Interest in First Nations culture remained low, and artefacts from Melanesia dominated the collection until the early 20th century. Change came with the work of Robert Etheridge, Curator from 1887 to 1891, who, although a palaeontologist, was interested in Aboriginal prehistory, carried out site excavations, and actively built up the anthropological collection. His assistant, W.W Thorpe, was appointed first Museum ethnologist in 1906, who was followed by Fred McCarthy who was Curator from until 1964.

Registers

Until the 1870s, the specimens in the Museum's collection were individually labelled, and most were on public display in the 'cabinets of curiosities'. In 1877, Edward Palmer was employed to compile the first compilation Register of the existing collections. The Palmer Register was followed by 'A' and 'B' Registers, where all acquisitions were collectively registered. From 1886, separate specialist registers have been maintained, reflecting the major organism or object groups collected by the Museum.

Historic Collections

For many years, the Australian Museum was the only museum in Australia. Although its primary collecting interest was in zoology and geology, it also acquired various historical objects and collections - in the 19th century, the Museum held a large numismatics collection (stamps and coins), and collections relating to the early history of the European colonisation.

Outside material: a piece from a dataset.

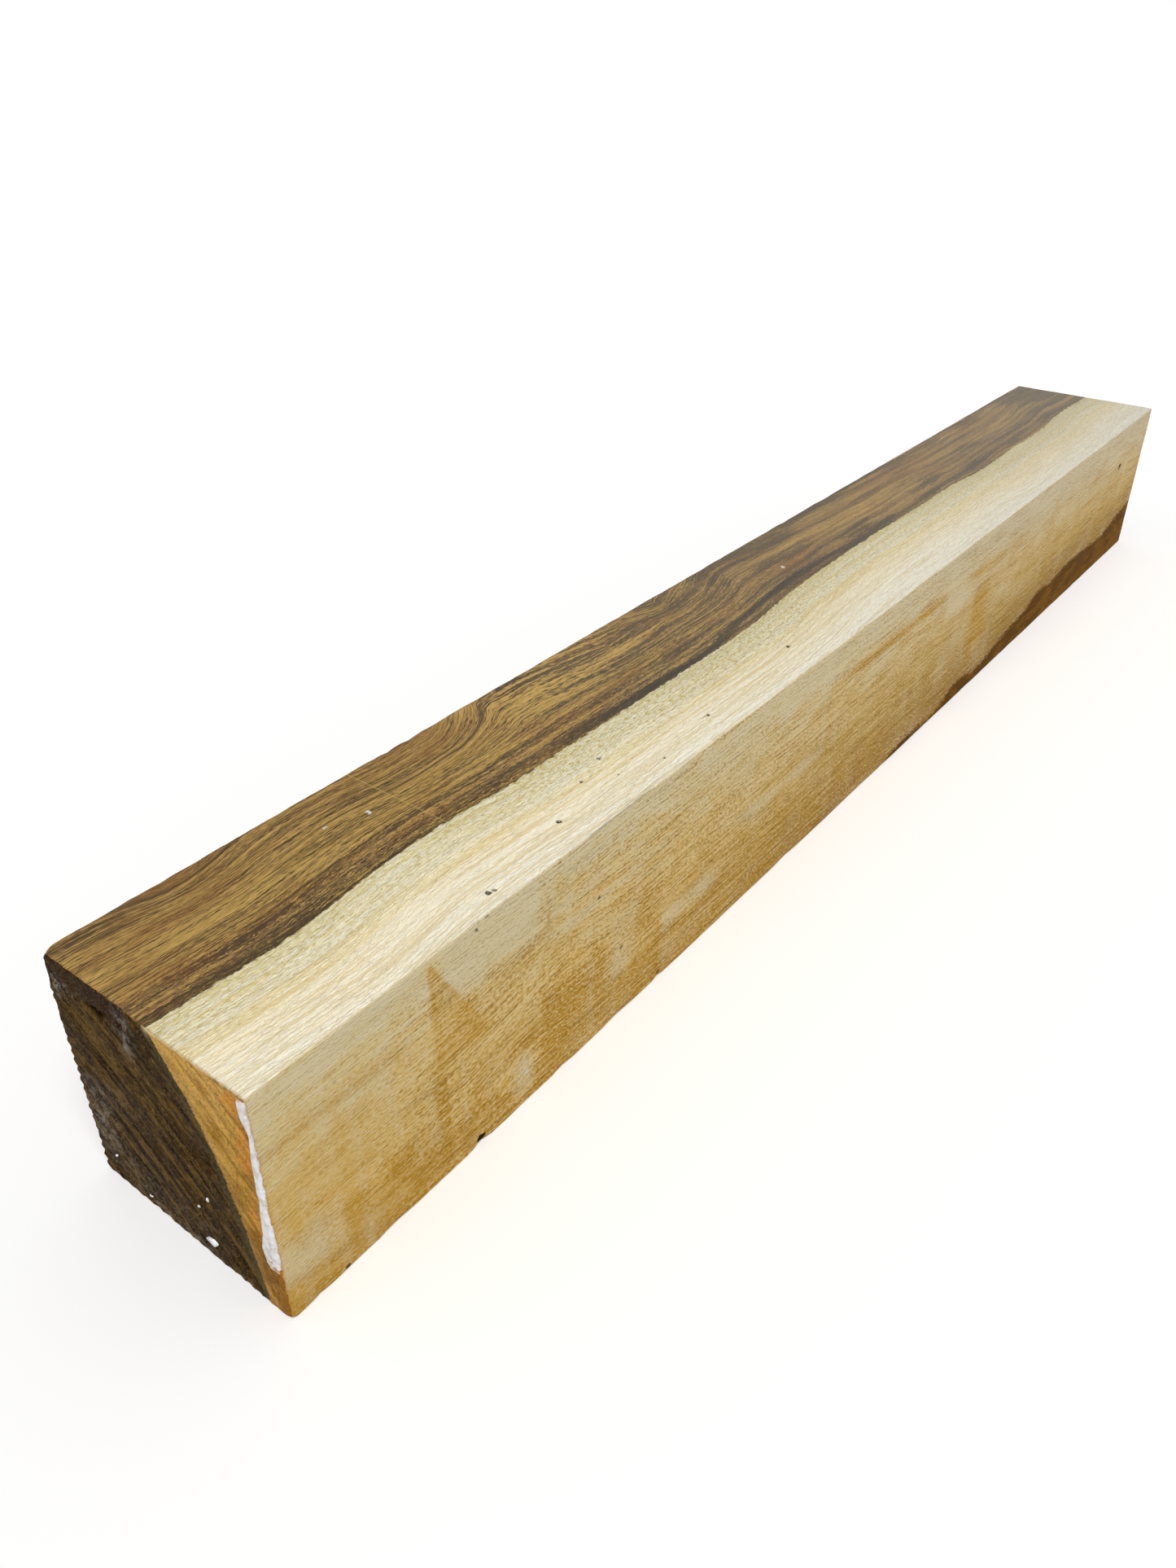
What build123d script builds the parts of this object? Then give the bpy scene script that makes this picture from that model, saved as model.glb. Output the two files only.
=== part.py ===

One of the most significant collections was the Cook Relics. In 1890, the Museum received from the NSW Government a collection of relics of Captain James Cook, which had been displayed at the Colonial and Indian Exhibition in London in 1886. This collection was transferred to the Mitchell Library in 1955. Most of the historical collections have been transferred to the Mitchell Library or the Museum of Applied Arts and Sciences (the Powerhouse Museum).